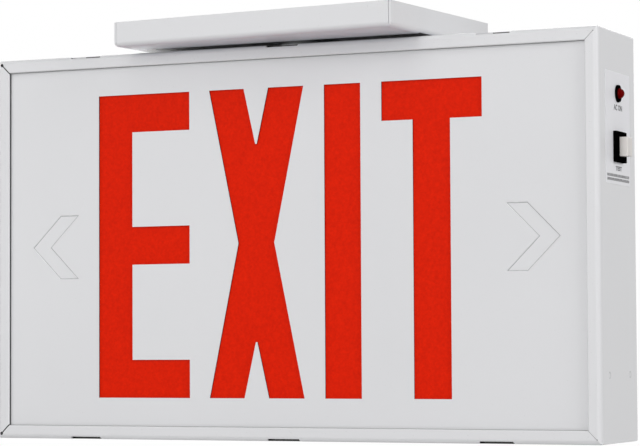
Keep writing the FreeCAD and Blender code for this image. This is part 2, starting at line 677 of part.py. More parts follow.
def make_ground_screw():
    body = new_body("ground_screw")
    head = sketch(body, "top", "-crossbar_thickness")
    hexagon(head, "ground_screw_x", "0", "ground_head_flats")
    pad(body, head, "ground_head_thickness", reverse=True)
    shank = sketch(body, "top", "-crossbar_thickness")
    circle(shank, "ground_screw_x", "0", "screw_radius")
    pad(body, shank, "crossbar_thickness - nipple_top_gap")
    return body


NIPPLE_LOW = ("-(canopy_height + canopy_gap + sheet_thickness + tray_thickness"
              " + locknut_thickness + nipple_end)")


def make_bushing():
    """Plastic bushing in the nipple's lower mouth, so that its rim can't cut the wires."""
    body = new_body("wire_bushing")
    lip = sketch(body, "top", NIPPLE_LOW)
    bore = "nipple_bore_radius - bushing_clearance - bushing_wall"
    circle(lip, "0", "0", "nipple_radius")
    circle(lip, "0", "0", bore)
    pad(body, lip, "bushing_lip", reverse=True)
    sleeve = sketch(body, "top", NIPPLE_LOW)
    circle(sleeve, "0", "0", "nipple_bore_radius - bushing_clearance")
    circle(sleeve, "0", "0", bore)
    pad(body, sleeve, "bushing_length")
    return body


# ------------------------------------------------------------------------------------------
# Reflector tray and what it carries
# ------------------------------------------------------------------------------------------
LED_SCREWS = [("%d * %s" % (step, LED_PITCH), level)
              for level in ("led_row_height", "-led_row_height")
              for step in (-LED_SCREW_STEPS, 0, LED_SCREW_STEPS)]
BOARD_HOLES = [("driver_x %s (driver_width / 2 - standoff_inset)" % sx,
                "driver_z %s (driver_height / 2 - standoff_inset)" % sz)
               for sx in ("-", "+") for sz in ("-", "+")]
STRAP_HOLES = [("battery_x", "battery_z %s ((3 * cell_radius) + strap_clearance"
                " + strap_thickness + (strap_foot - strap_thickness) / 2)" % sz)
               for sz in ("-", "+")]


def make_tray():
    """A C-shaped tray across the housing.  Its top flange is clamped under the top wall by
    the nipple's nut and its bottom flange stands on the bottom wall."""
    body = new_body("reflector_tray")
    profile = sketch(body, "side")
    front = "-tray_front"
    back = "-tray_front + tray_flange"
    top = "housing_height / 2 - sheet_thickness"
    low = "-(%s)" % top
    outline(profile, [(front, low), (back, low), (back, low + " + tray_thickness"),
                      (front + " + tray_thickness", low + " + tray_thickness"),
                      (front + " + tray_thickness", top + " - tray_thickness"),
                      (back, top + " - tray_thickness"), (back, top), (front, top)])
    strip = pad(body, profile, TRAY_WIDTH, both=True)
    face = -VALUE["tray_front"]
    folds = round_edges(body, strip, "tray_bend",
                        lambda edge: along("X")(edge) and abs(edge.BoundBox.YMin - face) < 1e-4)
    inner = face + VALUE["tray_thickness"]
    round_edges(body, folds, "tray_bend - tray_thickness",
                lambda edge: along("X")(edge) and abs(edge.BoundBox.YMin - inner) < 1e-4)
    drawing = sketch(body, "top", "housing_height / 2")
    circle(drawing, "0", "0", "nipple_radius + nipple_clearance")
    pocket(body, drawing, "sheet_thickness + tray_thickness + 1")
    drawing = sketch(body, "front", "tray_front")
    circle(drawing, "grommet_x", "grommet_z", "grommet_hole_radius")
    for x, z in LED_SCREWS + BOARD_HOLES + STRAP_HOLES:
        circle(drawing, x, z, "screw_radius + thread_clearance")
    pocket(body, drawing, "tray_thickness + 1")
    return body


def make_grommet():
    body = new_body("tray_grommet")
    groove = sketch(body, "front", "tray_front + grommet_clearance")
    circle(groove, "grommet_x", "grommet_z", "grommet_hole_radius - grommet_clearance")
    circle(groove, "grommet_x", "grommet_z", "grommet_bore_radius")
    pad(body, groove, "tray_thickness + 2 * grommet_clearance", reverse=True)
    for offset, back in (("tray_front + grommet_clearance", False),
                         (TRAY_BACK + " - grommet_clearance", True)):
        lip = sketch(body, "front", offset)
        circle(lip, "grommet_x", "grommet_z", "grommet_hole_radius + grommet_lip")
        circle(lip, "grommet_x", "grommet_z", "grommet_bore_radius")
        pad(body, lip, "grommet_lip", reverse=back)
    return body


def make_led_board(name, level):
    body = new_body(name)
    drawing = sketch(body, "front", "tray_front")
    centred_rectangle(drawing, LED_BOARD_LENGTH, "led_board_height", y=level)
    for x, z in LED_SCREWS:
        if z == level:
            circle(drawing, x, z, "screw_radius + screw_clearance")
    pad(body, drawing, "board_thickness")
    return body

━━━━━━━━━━

§ SHORT TASK
From the data above, extract every line in its exact form.

§ WRITTEN SOLUTION
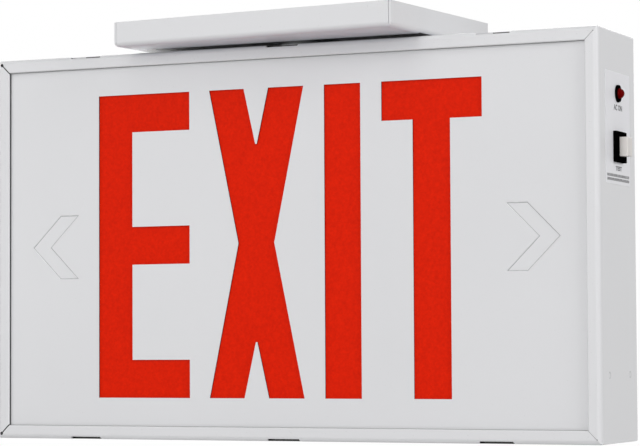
Keep writing the FreeCAD and Blender code for this image. This is part 2, starting at line 677 of part.py. More parts follow.
def make_ground_screw():
    body = new_body("ground_screw")
    head = sketch(body, "top", "-crossbar_thickness")
    hexagon(head, "ground_screw_x", "0", "ground_head_flats")
    pad(body, head, "ground_head_thickness", reverse=True)
    shank = sketch(body, "top", "-crossbar_thickness")
    circle(shank, "ground_screw_x", "0", "screw_radius")
    pad(body, shank, "crossbar_thickness - nipple_top_gap")
    return body


NIPPLE_LOW = ("-(canopy_height + canopy_gap + sheet_thickness + tray_thickness"
              " + locknut_thickness + nipple_end)")


def make_bushing():
    """Plastic bushing in the nipple's lower mouth, so that its rim can't cut the wires."""
    body = new_body("wire_bushing")
    lip = sketch(body, "top", NIPPLE_LOW)
    bore = "nipple_bore_radius - bushing_clearance - bushing_wall"
    circle(lip, "0", "0", "nipple_radius")
    circle(lip, "0", "0", bore)
    pad(body, lip, "bushing_lip", reverse=True)
    sleeve = sketch(body, "top", NIPPLE_LOW)
    circle(sleeve, "0", "0", "nipple_bore_radius - bushing_clearance")
    circle(sleeve, "0", "0", bore)
    pad(body, sleeve, "bushing_length")
    return body


# ------------------------------------------------------------------------------------------
# Reflector tray and what it carries
# ------------------------------------------------------------------------------------------
LED_SCREWS = [("%d * %s" % (step, LED_PITCH), level)
              for level in ("led_row_height", "-led_row_height")
              for step in (-LED_SCREW_STEPS, 0, LED_SCREW_STEPS)]
BOARD_HOLES = [("driver_x %s (driver_width / 2 - standoff_inset)" % sx,
                "driver_z %s (driver_height / 2 - standoff_inset)" % sz)
               for sx in ("-", "+") for sz in ("-", "+")]
STRAP_HOLES = [("battery_x", "battery_z %s ((3 * cell_radius) + strap_clearance"
                " + strap_thickness + (strap_foot - strap_thickness) / 2)" % sz)
               for sz in ("-", "+")]


def make_tray():
    """A C-shaped tray across the housing.  Its top flange is clamped under the top wall by
    the nipple's nut and its bottom flange stands on the bottom wall."""
    body = new_body("reflector_tray")
    profile = sketch(body, "side")
    front = "-tray_front"
    back = "-tray_front + tray_flange"
    top = "housing_height / 2 - sheet_thickness"
    low = "-(%s)" % top
    outline(profile, [(front, low), (back, low), (back, low + " + tray_thickness"),
                      (front + " + tray_thickness", low + " + tray_thickness"),
                      (front + " + tray_thickness", top + " - tray_thickness"),
                      (back, top + " - tray_thickness"), (back, top), (front, top)])
    strip = pad(body, profile, TRAY_WIDTH, both=True)
    face = -VALUE["tray_front"]
    folds = round_edges(body, strip, "tray_bend",
                        lambda edge: along("X")(edge) and abs(edge.BoundBox.YMin - face) < 1e-4)
    inner = face + VALUE["tray_thickness"]
    round_edges(body, folds, "tray_bend - tray_thickness",
                lambda edge: along("X")(edge) and abs(edge.BoundBox.YMin - inner) < 1e-4)
    drawing = sketch(body, "top", "housing_height / 2")
    circle(drawing, "0", "0", "nipple_radius + nipple_clearance")
    pocket(body, drawing, "sheet_thickness + tray_thickness + 1")
    drawing = sketch(body, "front", "tray_front")
    circle(drawing, "grommet_x", "grommet_z", "grommet_hole_radius")
    for x, z in LED_SCREWS + BOARD_HOLES + STRAP_HOLES:
        circle(drawing, x, z, "screw_radius + thread_clearance")
    pocket(body, drawing, "tray_thickness + 1")
    return body


def make_grommet():
    body = new_body("tray_grommet")
    groove = sketch(body, "front", "tray_front + grommet_clearance")
    circle(groove, "grommet_x", "grommet_z", "grommet_hole_radius - grommet_clearance")
    circle(groove, "grommet_x", "grommet_z", "grommet_bore_radius")
    pad(body, groove, "tray_thickness + 2 * grommet_clearance", reverse=True)
    for offset, back in (("tray_front + grommet_clearance", False),
                         (TRAY_BACK + " - grommet_clearance", True)):
        lip = sketch(body, "front", offset)
        circle(lip, "grommet_x", "grommet_z", "grommet_hole_radius + grommet_lip")
        circle(lip, "grommet_x", "grommet_z", "grommet_bore_radius")
        pad(body, lip, "grommet_lip", reverse=back)
    return body


def make_led_board(name, level):
    body = new_body(name)
    drawing = sketch(body, "front", "tray_front")
    centred_rectangle(drawing, LED_BOARD_LENGTH, "led_board_height", y=level)
    for x, z in LED_SCREWS:
        if z == level:
            circle(drawing, x, z, "screw_radius + screw_clearance")
    pad(body, drawing, "board_thickness")
    return body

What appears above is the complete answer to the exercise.